Search code examples
mysqlutf-8character-encodingutf8mb4

Invalid UTF-8 in SQL dump


I have a MySQL dump, which is not valid UTF-8. Two questions:

  1. Could this be caused by some of the database using utf8mb3 aka MySQL's 'utf8'? It definitely does use this encoding.
  2. If so, how can I fix it, without having access to MySQL to import, change table types, and re-export? Can I use any encoding conversion tool?

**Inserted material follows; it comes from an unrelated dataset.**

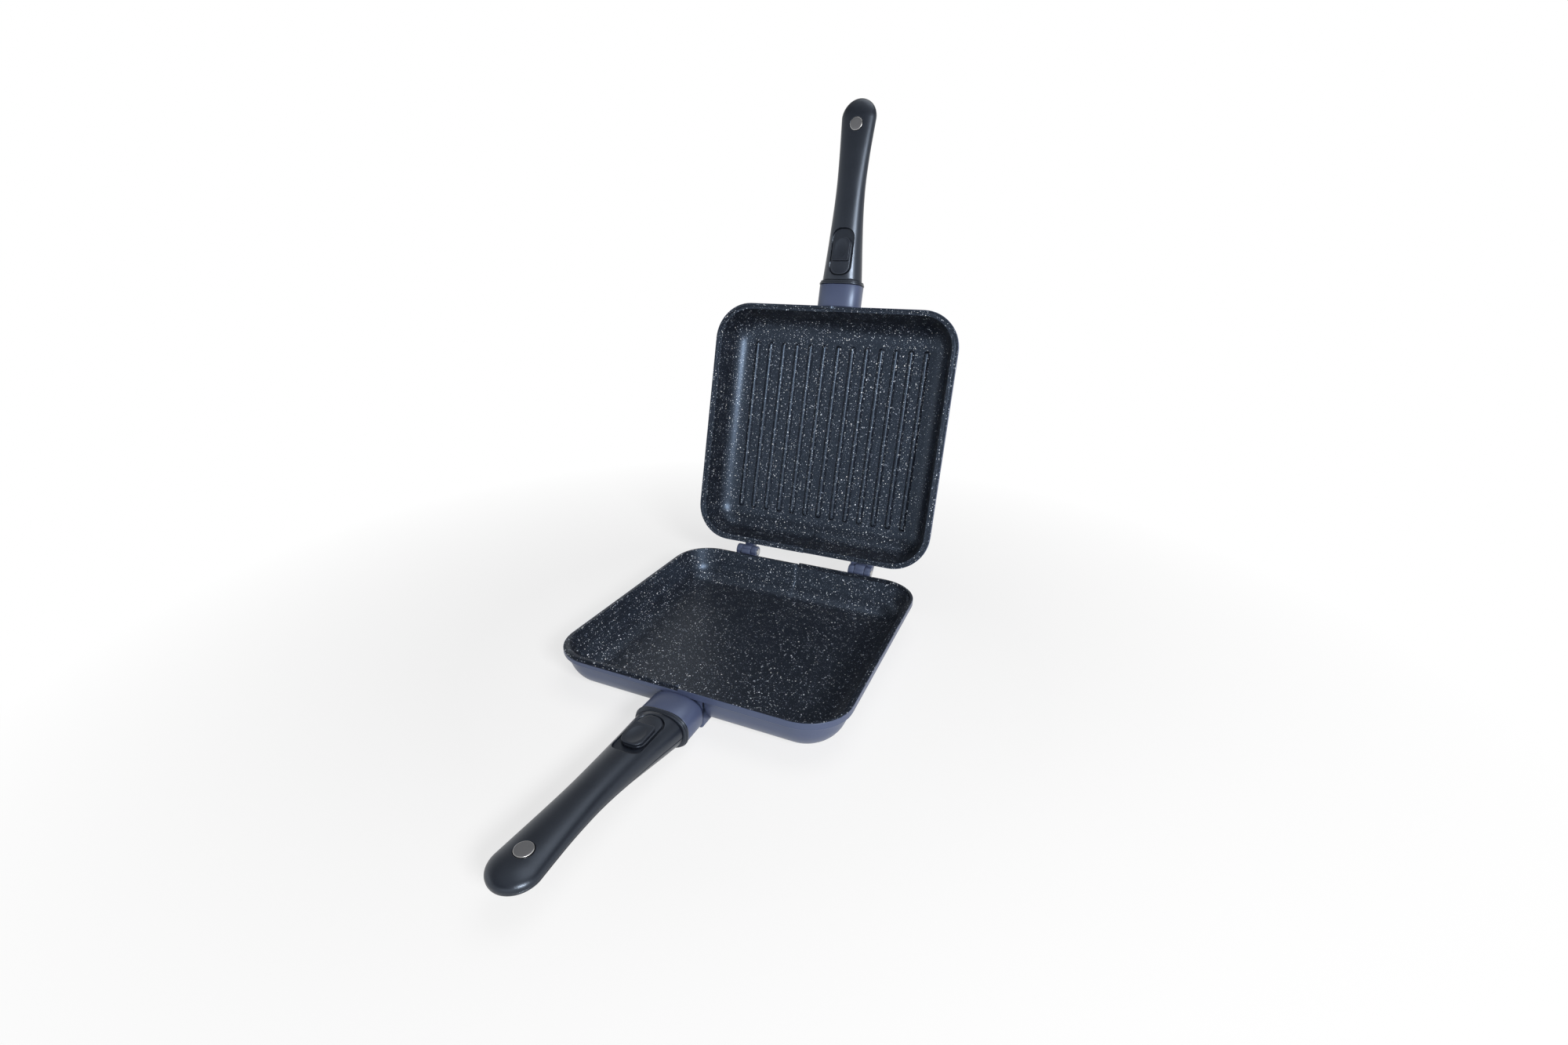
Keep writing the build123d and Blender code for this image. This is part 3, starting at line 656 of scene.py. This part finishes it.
def pad_rows():
    """The thumb pad: its top falls from the step to the tip, with an oval scoop in it, deepest in
    the middle as one less the squared distance, and a ridge along the step."""
    half_w = pad_width / 2
    corners = [(-half_w, pad_start), (half_w, pad_start), (half_w, pad_end), (-half_w, pad_end)]
    fine = closed_line(corners, [pad_step_round] * 2 + [pad_tip_round] * 2, 12)
    closed = np.vstack([fine, fine[:1]])
    run = np.r_[0, np.cumsum(np.hypot(*np.diff(closed, axis=0).T))]
    even = np.linspace(0, run[-1], pad_points + 1)[:-1]
    outline = np.stack([np.interp(even, run, closed[:, k]) for k in (0, 1)], 1)
    plan = drawn_in(outline, pad_edge, pad_rings)
    x, s = plan[..., 0], plan[..., 1]
    fall = np.clip((s - pad_start) / (pad_end - pad_start), 0, 1)
    reach = (x / scoop_reach[0]) ** 2 + ((s - scoop_middle) / scoop_reach[1]) ** 2
    height = pad_high + (pad_low - pad_high) * fall - scoop_depth * np.clip(1 - reach, 0, 1)
    from_ridge = (s - pad_start - step_ridge_at) / step_ridge_spread
    height = height + step_ridge_height * np.exp(-(from_ridge**2))
    return plate(plan, height, pad_edge, foot_top - pad_root)


slider_black, tree, shader, place = finish_named(
    "slider_black", roughness=0.38, specular=0.60, tint=(0.70, 0.82, 1))
black, _ = two_tones(tree, place, scale=55.0, detail=4.0,
                     dark=(0.0090, 0.0110, 0.0165), pale=(0.0125, 0.0150, 0.0220))
tree.links.new(black, shader.inputs["Base Color"])
grain(tree, shader, place, scale=1800.0, height=0.00003)

for half in halves:
    slider = piece(half + "_slide_button", [(foot_rows(), 0), (pad_rows(), 0)], half, (slider_black,))
    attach(slider, half + "_slide")
    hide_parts(half + "_button")

# Magnet cap
# A drawn stainless cap over the magnet, let into the back of the grip near the tip. Its edge is
# bevelled and bright, and its face is ground to a duller grey.
cap_profile = (
    # radius, height
    (0.02, -0.22), (3.0, -0.2), (5.55, -0.2), (5.7, -0.22), (5.85, -0.34), (5.93, -0.5), (5.95, -0.8),
    (5.95, -1.9))
cap_points, ground_rows = 72, 2

steel, tree, shader, place = finish_named("brushed_steel", roughness=0.3, metallic=1.0)
silver, _ = two_tones(tree, place, scale=2600.0, detail=2.0,
                      dark=(0.42, 0.42, 0.42), pale=(0.60, 0.60, 0.60))
tree.links.new(silver, shader.inputs["Base Color"])
grain(tree, shader, place, scale=2200.0, height=0.000008)

disc_face, tree, shader, place = finish_named("ground_disc", roughness=0.34, metallic=1.0)
shader.inputs["Base Color"].default_value = (0.26, 0.265, 0.28, 1)

for half in halves:
    turn = np.linspace(0, 2 * math.pi, cap_points, endpoint=False)
    rows = np.array([
        np.stack([r * np.cos(turn), front - magnet_place + r * np.sin(turn), np.full(cap_points, z)], 1)
        for r, z in cap_profile])
    band = np.repeat(np.where(np.arange(len(rows) - 1) < ground_rows, 1, 0), cap_points)
    cap = piece(half + "_magnet_disc", [(rows, np.r_[band, 1, 0])], half, (steel, disc_face))
    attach(cap, half + "_handle")
    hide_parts(half + "_magnet_cap")

# Hinge pins
# A steel pin through each fork, peened at both ends into a low dome.
pin_radius, pin_points, pin_clearance = 2.0, 40, 0.03
pin_reach = tongue_width / 2 + knuckle_gap + ear_width + pin_clearance
# Radius, and height over the fork's outer face
pin_dome = ((0.02, 1.2), (1.2, 1.12), (2.4, 0.8), (3.1, 0.4), (3.4, 0.02), (pin_radius, 0))
for half, name, body in (("lower", "left_hinge_pin", "lower_half"), ("upper", "right_hinge_pin", "lid")):
    dome = [(r, pin_reach + over) for r, over in pin_dome]
    turn = np.linspace(0, 2 * math.pi, pin_points, endpoint=False)
    rows = np.array([
        np.stack([np.full(pin_points, h - hinge_offset), hinge_back + r * np.cos(turn), r * np.sin(turn)], 1)
        for r, h in dome + [(r, -h) for r, h in dome[::-1]]])
    pin = piece(name + "_steel", [(rows, 0)], half, (steel,))
    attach(pin, body)
    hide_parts(name)

# Steel inside the handle
# Tang, latch bolt, magnet and screws are seen only with the handle off or from below. They keep
# the shape of their solids and get the look of pressed and turned steel.
inner_steel, tree, shader, place = finish_named("pressed_steel", roughness=0.34, metallic=1.0)
zinc, _ = two_tones(tree, place, scale=400.0, detail=5.0,
                    dark=(0.38, 0.38, 0.39), pale=(0.56, 0.55, 0.54))
tree.links.new(zinc, shader.inputs["Base Color"])
grain(tree, shader, place, scale=900.0, height=0.00001)
for half in halves:
    for word in ("tang", "latch_bolt", "magnet", "grip_screws"):
        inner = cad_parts[half + "_" + word]
        inner.data.materials.clear()
        inner.data.materials.append(inner_steel)

# Latch spring
# A coil of spring wire between the bolt's tail and the end of its channel. It is pressed together
# as the button is drawn back.
spring_start, spring_stop, spring_height = 58.35, 71.65, -10.7
coil_radius, wire_radius, coil_turns = 1.95, 0.38, 6.5
points_per_turn, wire_points = 26, 10


def coil_rows():
    """A round wire wound about the handle's axis: its middle line is (r cos a, r sin a) and moves
    on evenly, and each row is a circle square to the winding."""
    angle = np.linspace(0, 2 * math.pi * coil_turns, int(points_per_turn * coil_turns))
    share = np.linspace(0, 1, len(angle))
    along = spring_start + wire_radius + (spring_stop - spring_start - 2 * wire_radius) * share
    turn = np.linspace(0, 2 * math.pi, wire_points, endpoint=False)
    reach = coil_radius + wire_radius * np.cos(turn)[None]
    x = reach * np.cos(angle)[:, None]
    z = spring_height + reach * np.sin(angle)[:, None]
    y = front - along[:, None] + wire_radius * np.sin(turn)[None]
    return np.stack([x, y, z], -1)


for half in halves:
    spring = piece(half + "_latch_coil", [(coil_rows(), 0)], half, (inner_steel,))
    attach(spring, half + "_handle")
    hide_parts(half + "_latch_spring")
    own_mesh(spring)

# Floor and light
# A white floor and a white horizon under a dark ceiling with a lit patch overhead, which the
# glossy pieces mirror. The key lamp stands in front on the right; a large soft one hangs above,
# and two weak ones fill in from the front and the left.
floor_reach, floor_drop = 6, 0.0002
floor_mesh = bpy.data.meshes.new("studio_floor")
floor_corners = [(-floor_reach, -floor_reach, 0), (floor_reach, -floor_reach, 0),
                 (floor_reach, floor_reach, 0), (-floor_reach, floor_reach, 0)]
floor_mesh.from_pydata(floor_corners, [], [(0, 1, 2, 3)])
floor = bpy.data.objects.new("studio_floor", floor_mesh)
floor.location.z = -floor_drop
bpy.context.scene.collection.objects.link(floor)


def seen_rays(tree):
    """Whether a ray comes straight from the camera, and whether it shows the studio at all:
    straight, mirrored or through glass."""
    path = tree.nodes.new("ShaderNodeLightPath")
    camera_ray = path.outputs["Is Camera Ray"]
    shown = calculate(tree, "MAXIMUM", camera_ray, path.outputs["Is Glossy Ray"])
    return camera_ray, calculate(tree, "MAXIMUM", shown, path.outputs["Is Transmission Ray"])


white, tree, shader, place = finish_named("white_floor", roughness=0.9)
shader.inputs["Base Color"].default_value = (0.9, 0.9, 0.9, 1)
# Far from the pan the floor is shown pure white. Near it three tenths of its shading show
_, shown = seen_rays(tree)
distance = node(tree, "ShaderNodeVectorMath", {0: place}, operation="LENGTH")
fade = map_range(tree, distance.outputs["Value"], 0.25, 0.6, 0.7, 1.0)
share = calculate(tree, "MULTIPLY", shown, fade)
glow = node(tree, "ShaderNodeEmission", {"Color": (1, 1, 1, 1), "Strength": 1.0})
both = node(tree, "ShaderNodeMixShader", {
    0: share, 1: shader.outputs["BSDF"], 2: glow.outputs["Emission"]})
tree.links.new(both.outputs["Shader"], tree.nodes["Material Output"].inputs["Surface"])
floor_mesh.materials.append(white)

world = bpy.data.worlds.new("studio")
world.use_nodes = True
bpy.context.scene.world = world
tree = world.node_tree
sky = tree.nodes["Background"]
camera_ray, shown = seen_rays(tree)
towards = node(tree, "ShaderNodeTexCoord")
up = node(tree, "ShaderNodeSeparateXYZ", {"Vector": towards.outputs["Generated"]}).outputs["Z"]
# Mirrored, the sky is white at the horizon, dark above it and half lit overhead. The camera sees
# white, and as a light it is dim
ceiling = map_range(tree, up, 0.26, 0.62, 1.0, 0.2)
zenith = map_range(tree, up, 0.70, 0.86, 0.0, 0.42)
above = calculate(tree, "MAXIMUM", calculate(tree, "ADD", ceiling, zenith), camera_ray)
tree.links.new(map_range(tree, shown, 0.0, 1.0, 0.06, above), sky.inputs["Strength"])
sky.inputs["Color"].default_value = (1, 1, 1, 1)

for name, place, aim, wide, high, power in (
    # name, place, the point it shines at, width and height in metres, watts
    ("lamp_right", (1.08, -0.92, 0.80), (0, 0.1, 0.2), 0.40, 0.30, 23.0),
    ("lamp_front", (0.35, -1.60, 0.30), (0, 0, 0.1), 0.9, 0.5, 1.0),
    ("lamp_left", (-1.6, -0.9, 0.6), (0, 0.05, 0.1), 0.9, 0.7, 1.0),
    ("lamp_above", (0.3, 0.45, 1.9), (0, 0.0, 0.1), 1.4, 1.4, 10.0),
):
    lamp = bpy.data.lights.new(name, "AREA")
    lamp.shape = "RECTANGLE"
    lamp.energy, lamp.size, lamp.size_y = power, wide, high
    stand = bpy.data.objects.new(name, lamp)
    stand.location = place
    away = np.array(place) - np.array(aim)
    tilt, turn = math.acos(away[2] / np.linalg.norm(away)), math.atan2(away[1], away[0]) + math.pi / 2
    stand.rotation_euler = (tilt, 0, turn)
    bpy.context.scene.collection.objects.link(stand)

# Camera
# It stands to the right in front of the pan and looks down on it, as in the photograph. Focal
# length and shifts are in pixels of a picture this wide.
picture_width, focal_length, shift_across, shift_up = 2000, 921.97, 57.35, 14.37
sensor_width = 36
camera_place = (0.240363, -0.510688, 0.346447)
camera_turn, camera_drop, camera_roll = map(math.radians, (25.9895, 22.5135, -0.2130))
camera_data = bpy.data.cameras.new("camera")
camera_data.sensor_width = sensor_width
camera_data.lens = sensor_width * (focal_length / picture_width)
camera_data.shift_x, camera_data.shift_y = shift_across / picture_width, shift_up / picture_width
camera_data.clip_start = 0.01
camera = bpy.data.objects.new("camera", camera_data)
camera.location = camera_place
camera.rotation_euler = (math.pi / 2 - camera_drop, 0, camera_turn)
bpy.context.scene.collection.objects.link(camera)
bpy.context.scene.camera = camera
bpy.context.view_layer.update()
camera.rotation_mode = "QUATERNION"
camera.rotation_quaternion = camera.matrix_world.to_quaternion() @ Quaternion((0, 0, 1), camera_roll)

bpy.context.scene.view_settings.view_transform = "Standard"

Edit to add specific data which isn't valid UTF-8:

uconv -f utf8 a.sql -o /dev/null

Conversion to Unicode from codepage failed at input byte position XXX. Bytes: ed Error: Illegal character found

Here is a hex sample.

xxd -s {XXX-16} -l 30 a.sql
YYY: 6e2e 203c 2f70 3e20 cfa1 ecaf a6eb 9ea0  n. </p> ........    
     aabb aabb aabb aabb aaaa bbbb bbaa aaaa
YYZ: edb6 b0e1 aea5 ee9e a027 2c27 3230       .........','20
     ^^^^ ^^

Edit 2: Added more context above. Also looks like the problem sequence meets UTF-8 format, it just maps to U+1DDB0 which doesn't exist.


Solution

  • I "solved" this using:

    uconv --from-code utf8 --from-callback substitute --to-code utf8 a.sql -o a.sql.fixed
    

    Which simply substitutes a default character for any invalid sequences. man unconv shows several other options, like escaping or deleting invalid sequences.

    In my case there only appeared to be a very small number of errors, so I was more interested in being able to process the dump, than correctly identifying what had happened in these cases.

    Edit: By using --from-callback skip I could count the number of invalid sequences, by comparing the length of the input and output files.